Find the lines that contain the word "manifold" and copy each one.

________________________________________

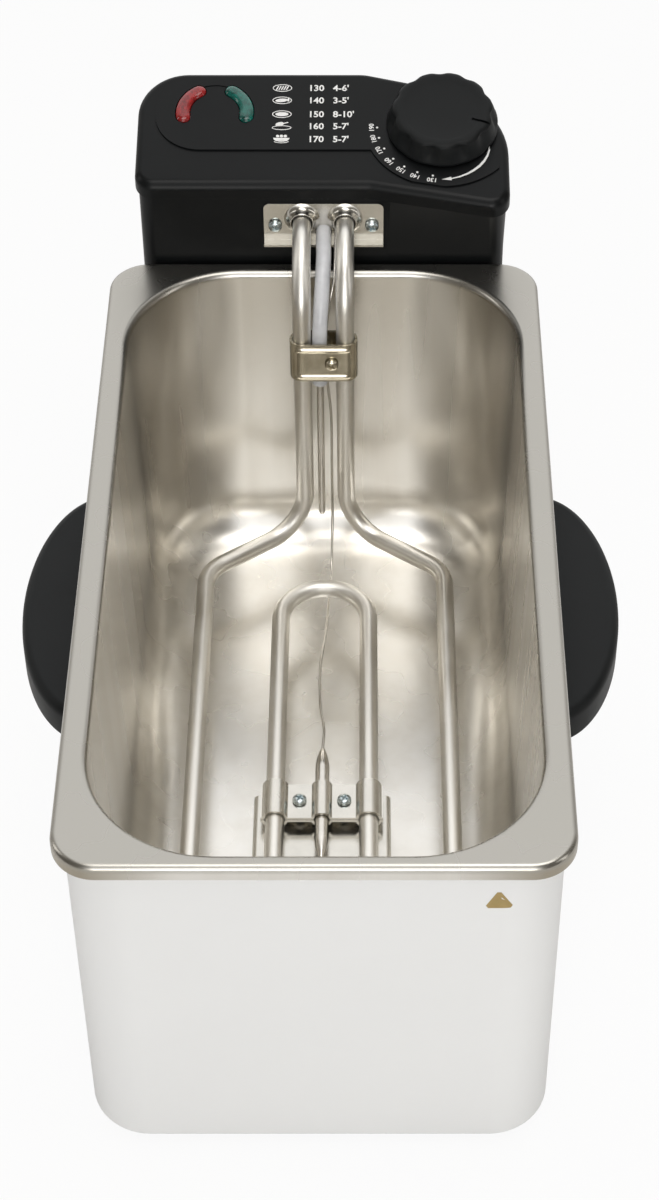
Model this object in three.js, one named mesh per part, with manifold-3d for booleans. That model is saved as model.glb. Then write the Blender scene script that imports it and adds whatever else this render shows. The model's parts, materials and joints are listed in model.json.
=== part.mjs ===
// A three-litre deep fryer: a painted housing, a lift-out steel pot, and a control head that lifts off
// with its heating element. Units are millimetres. X points right, Y points back, Z points up.
// Everything is drawn with y = 0 at the front edge of the pot's rim and z = 0 on the table; the group at
// the end moves the whole fryer so that its origin is under the middle of its overall length.
import * as THREE from "three";
import { mergeVertices } from "three/addons/utils/BufferGeometryUtils.js";
import Module from "manifold-3d";

const wasm = await Module();
wasm.setup();

// ---------------------------------------------------------------- driving dimensions

const SEAT_GAP = 0.3; // left between two pieces that touch
const SLIDE_GAP = 0.8; // left between two pieces that slide on each other

// The pot, and the flange that carries it
const POT_OPENING_WIDTH = 167;
const POT_OPENING_LENGTH = 330;
const POT_OPENING_CORNER = 48;
const POT_DEPTH = 150;
const POT_TAPER = 3; // how far each wall leans in from the rim to the floor
const POT_FLOOR_FILLET = 25;
const POT_SHEET = 1;
const RIM_BEND = 3; // radius of the roll from the flange into the pot
const FLANGE_SIDE = 10.5;
const FLANGE_FRONT = 7;
const FLANGE_REAR = 8;
const RIM_CORNER = 17;
const RIM_LIP_DROP = 6.5;
const RIM_EDGE = 2.4; // radius of the rim's turned-down edge

// The housing
const HOUSING_SETBACK = 3; // how far the rim stands out past the housing
const HOUSING_CORNER = 24;
const HOUSING_SHEET = 1;
const HOUSING_TOP_FLANGE = 1.5;
const HOUSING_BOTTOM_FLANGE = 14;
const HOUSING_BEND = 2; // radius where its wall turns into its bottom flange
const UNDER_POT = 21; // from the housing's bottom edge to the pot's floor
const BASE_PLATE = 2.5;
const BASE_SLOT = [5, 40]; // width and length of a vent slot
const BASE_SLOT_PITCH = [12, 88]; // from slot to slot, and from row to row
const BASE_SLOT_COUNT = 7; // in each of its two rows
const BASE_SCREW_LENGTH = 6.5;
const FOOT_HEIGHT = 4; // below the housing
const FOOT_RADIUS = 9;
const FOOT_STEM = 3;
const FOOT_CHAMFER = [1.2, 1]; // in and up
const FOOT_BARB = [1.2, 1.5]; // how far it stands out of the stem, and its height
const FOOT_INSET = 29; // from the housing's sides and ends to a foot's centre

// The side handles
const HANDLE_LENGTH = 129;
const HANDLE_REACH = 30.5;
const HANDLE_THICK = 16;
const HANDLE_WALL = 3;
const HANDLE_DROP = 42; // from the rim to the handle's top
const HANDLE_ALONG = 175; // from the rim's front edge to the handle's middle
const HANDLE_SCREW_SPREAD = 84;
const HANDLE_EDGE = 4; // its upper edge
const HANDLE_LOWER_EDGE = 1.2;
const HANDLE_BOSS = [4, 8]; // radius and length
const HANDLE_SCREW_LENGTH = 7;

// The control head
const HEAD_HALF_WIDTH = 82;
const HEAD_DEPTH = 65; // up the slope of its top
const HEAD_REAR_FALL = 16; // how much less deep it is at its right side
const HEAD_RISE = 41.6; // from the rim to the front edge of its top
const HEAD_DROP = 95; // how far it hangs behind the housing, below the rim
const HEAD_SWEEP = 12; // how far its right end comes forward at the top
const HEAD_LOW_SWEEP = 0.5; // and at the rim
const HEAD_BEND_X = 20; // where the sweep starts at the top
const HEAD_LOW_BEND_X = 28; // and below the bracket's upper edge
const HEAD_REAR_BEND_X = 18; // where its rear edge starts to fall
const HEAD_BEND_RADII = [10, 20]; // at the front bend and at the rear one
const HEAD_RIGHT_SHORT = 1; // how much less it reaches on its right
const HEAD_CORNERS = [8, 8, 37, 22]; // front left, front right, rear right, rear left
const HEAD_WALL = 2.2;
const HEAD_EDGE = 3.5;
const CASE_EDGE = 4;
const PANEL_TILT = THREE.MathUtils.degToRad(14);
const COVER_SKIRT = 8;
const COVER_PROUD = 1.4; // how far the cover stands out past the case
const PLATEAU_RISE = 0.8; // of the raised field that carries the lamps and the dial
const PLATEAU_SIDE = 8; // from the head's left side to the field
const PLATEAU_REAR = 2.6; // from the head's rear edge to the field
const PLATEAU_DEPTH = 43.4;
const PLATEAU_CORNER = 20;
const LAMP_BOARD_DEPTH = 15; // from the raised field down to the lamps' board
const COVER_TAB = [12, 16, 4]; // width, depth and thickness of the tabs that the cover is screwed by
const COVER_SCREW_DROP = 15; // from the panel's rear edge to the cover's screws
const COVER_SCREW_LENGTH = 7;
const LAMP_POST_RADIUS = 2.6; // of the posts under the cover that hold the lamps' board
const COVER_TAB_XS = [-26, 8];

// The dial and its thermostat, placed across and up the panel. What the panel carries is measured from its rear edge.
const DIAL = [52, HEAD_DEPTH - 32.5];
const DIAL_FIELD = 34; // radius of the raised field round the dial
const KNOB_RADIUS = 24.5;
const KNOB_TOP_RADIUS = 21.5;
const KNOB_HEIGHT = 11;
const KNOB_LOBES = 11;
const KNOB_SCALLOP = 1.1;
const KNOB_WALL = 2.5;
const KNOB_HUB = 6;
const KNOB_NOTCH = [1.4, 0.9, 8]; // width, depth, and how far it reaches in from the top's edge
const KNOB_OFF_ANGLE = THREE.MathUtils.degToRad(-22);
const KNOB_LIFT = 0.8; // its bottom over the panel
const SHAFT_RADIUS = 3;
const SHAFT_PLAY = 0.15;
const BUSH_RADIUS = 5;
const THERMOSTAT = [34, 22, 16]; // across, up the panel, and deep
const THERMOSTAT_SHIFT = [-2, -7]; // of its middle from the dial's
const THERMOSTAT_SCREW_SPREAD = 24;
const THERMOSTAT_SCREW_LENGTH = 6.5;
const SHAFT_SHORT = 4; // from the knob's top to the shaft's
const SHAFT_FLAT = [2, 1.5]; // from its axis, and up from the panel

// The pilot lamps, on a ring
const LAMP_RING = [-48, HEAD_DEPTH - 24.5];
const LENS_OUTER = 17.2;
const LENS_INNER = 11;
const LENS_PROUD = 1.2;
const LENS_LIP = 1.2; // how far its shoulder reaches under the cover
const RED_ARC = [121, 191];
const GREEN_ARC = [-11, 59];
const LAMP_RADIUS = 2.4;
const LAMP_LENGTH = 8;
const LAMP_BOARD = [51, 18, 1.6];
const LAMP_BOARD_SCREW = [6, 2.6]; // length and head radius
const LENS_SHOULDER = 1.2; // thickness of that lip
const LENS_BEVEL = 1;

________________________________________

- [Exercise output]:
Model this object in three.js, one named mesh per part, with manifold-3d for booleans. That model is saved as model.glb. Then write the Blender scene script that imports it and adds whatever else this render shows. The model's parts, materials and joints are listed in model.json.
import Module from "manifold-3d";